過去に起きたことは変えようがないのだから、自分にとって都合が良いように解釈をした方がいい。そう考えると、起きた出来事を「失敗」だと思うこともできるし「成長のきっかけ」だと捉えることもできる。

悩みも失敗も、どちらも逃げ切れないものなのだから、逃げることは諦めて、うまく関わることを学んでいこう。

責任を楽しむ

大人になると楽しいことが増えてくる。欲しいものだって買えるし、やりたいこともできる。しかし、できることが増えるということは、同時に責任も増えるということだ。

例えば、自転車に乗れるという楽しさを覚えれば、人にケガをさせてはいけないという責任が生まれるだろう。心地よい家を借りることになれば、家賃という責任が発生する。何かを買うということには、支払うという責任が発生するし、日本に生きている以上、納税の義務もある。責任とは、あなたがやらなくてはならないことだ。

Q :「やらなくてはならないこと」は、どうすれば「やりたいこと」になりますか?

仕事も同じだ。「責任」と「対価」は同じだけある。

「コピーをとっておいて」などの簡単な仕事であれば、伴う責任も少ないが、得られる喜びも少ない。

世の中は与えたものが返ってくる。大切にされたいのであれば、大切にすることだろう。評価されたいのであれば、それに見合う仕事をすることだと思う。給料を上げてほしい、休みが欲しい、残業を少なく……などと自分の条件を言うのであれば、それに伴う責任もちゃんと背負うことだ。それができる人にだけ、得られるものがある。

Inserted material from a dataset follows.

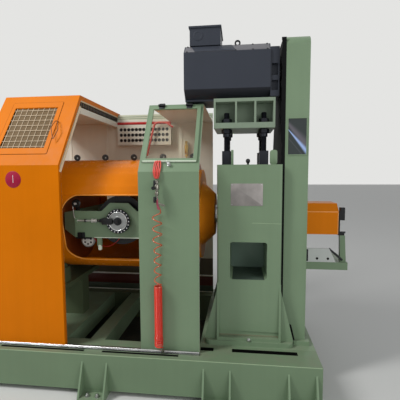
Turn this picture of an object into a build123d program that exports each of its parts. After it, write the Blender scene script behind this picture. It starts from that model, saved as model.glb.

そう聞くと、何だか大変なことに思えるかもしれないが、そんなに難しいことではない。また、果たすべき責任も工夫しだいでは「やりたいもの」になっていくし、あなたにできない責任を負わされることはまずないのだから、やるべきことをちゃんとやればいいというだけの話だ。評価を求める前に責任を果たしてみよう。評価は後から自然とついてくるはずだ。評価が先に高くなることはない。

今を、変えていこう

「何かを変えよう!」と決意しても、三日坊主で終わるなんてことがよくある。人は「慣れる」生き物だから仕方ないことだ。

この「慣れる」という力の方が「今日から変わる!」という意識よりも強いので、頭で決意をしても三日坊主で終わってしまうのだ。ということは、逆に言うと習慣化さえできてしまえば最高の自分を生きていくことができる。ここで話したことは読むだけでは意味がない。三日坊主でも意味がない。「こんな行動をしよう」「こう考えよう」など、一つでもいいので意識して今日を過ごしてほしい。はじめは違和感があるかもしれないが、徐々に慣れていって、当たり前になっていくだろう。